Based on a study of 23 such regions across the world including Greater Manchester and Tyne and Wear, the OECD concludes that investing in "less developed" regions makes "good economic sense".
Whilst declaring as "critical" the need to focus on improving workforce skills, it pointedly argues that public policy needs to be pro-growth as opposed to being based on public subsidies to prevent "dependency". Interestingly and flying in the face of much of the Government's efforts, the OECD concludes that policies targeting infrastructure "are not usually the most effective tools for strengthening growth in underdeveloped regions" as, it argues, in such regions infrastructure "does not appear to be the binding constraint." Lord Heseltine. The OECD backs him on bringing the regions greater power. Photograph: Toby Melville/REUTERS
In a nod meanwhile to Lord Heseltine's calls for beefed-up regional structures across the UK, along the lines of the previous Regional Development Agencies, the OECD goes on to note that for underdeveloped regions:
the challenge is to create institutions that strengthen the region's voice.
In its monthly political poll for December, carried out by ICM, the Guardian has highlighted the gloom that has descended across UK PLC with 56% of respondents in northern England alone believing that the economy will be stuck in a downturn spiral by the end of the year. We are the most pessimistic part of England.

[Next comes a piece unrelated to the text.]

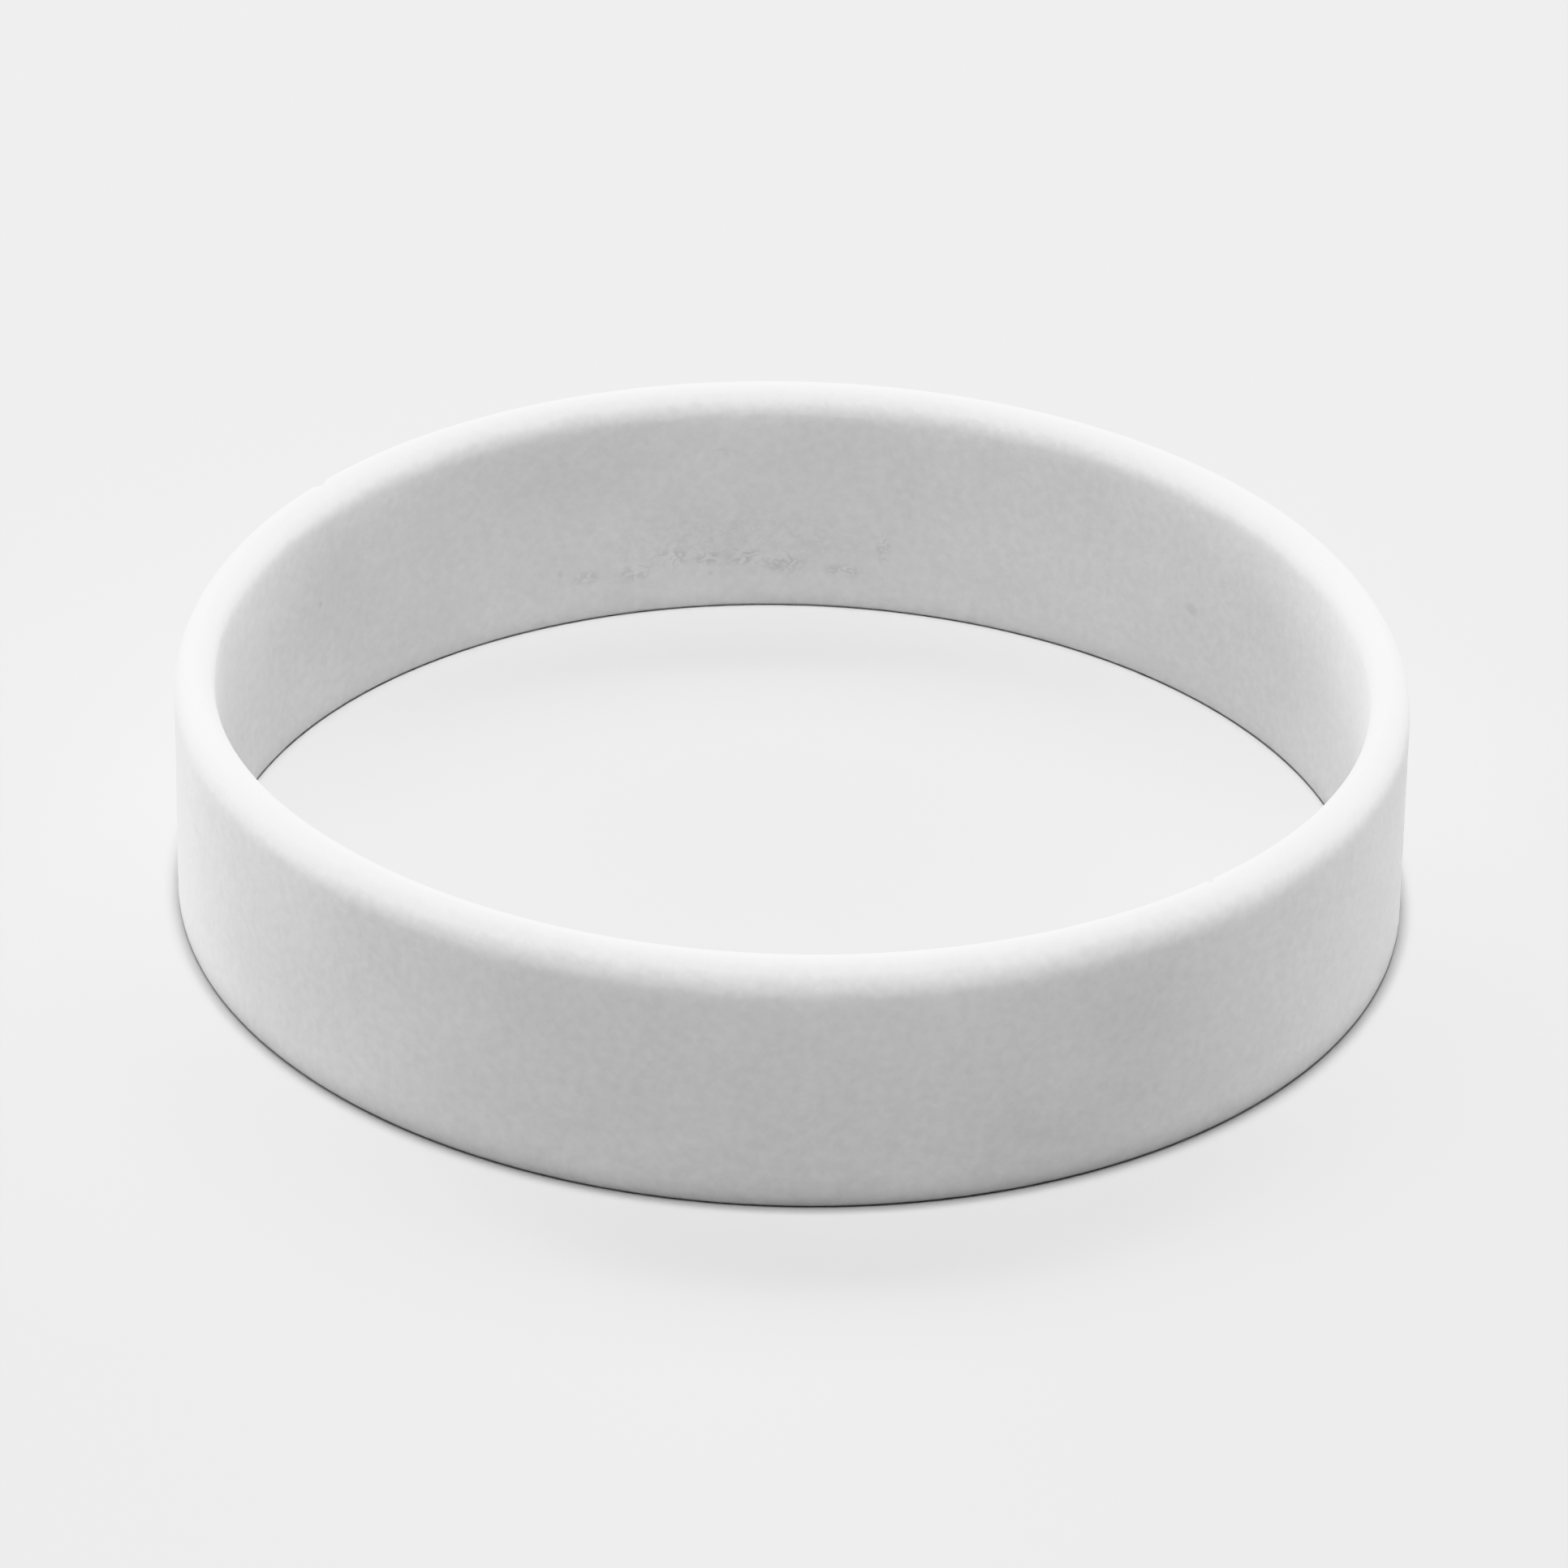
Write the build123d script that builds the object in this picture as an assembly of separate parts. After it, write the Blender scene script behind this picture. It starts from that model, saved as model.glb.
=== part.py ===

Given this, the coalition could give the north, and through that the country as a whole, a New Year treat by going all-out to get northern England firing on all cylinders in the knowledge that, as noted by the OECD, northern prosperity really would lead to national prosperity. Any continued sluggishness to take eyes away from the south as the engine of growth is likely to lead to the electoral disaster for the Conservatives already predicted by ConservativeHome.com's Paul Goodman.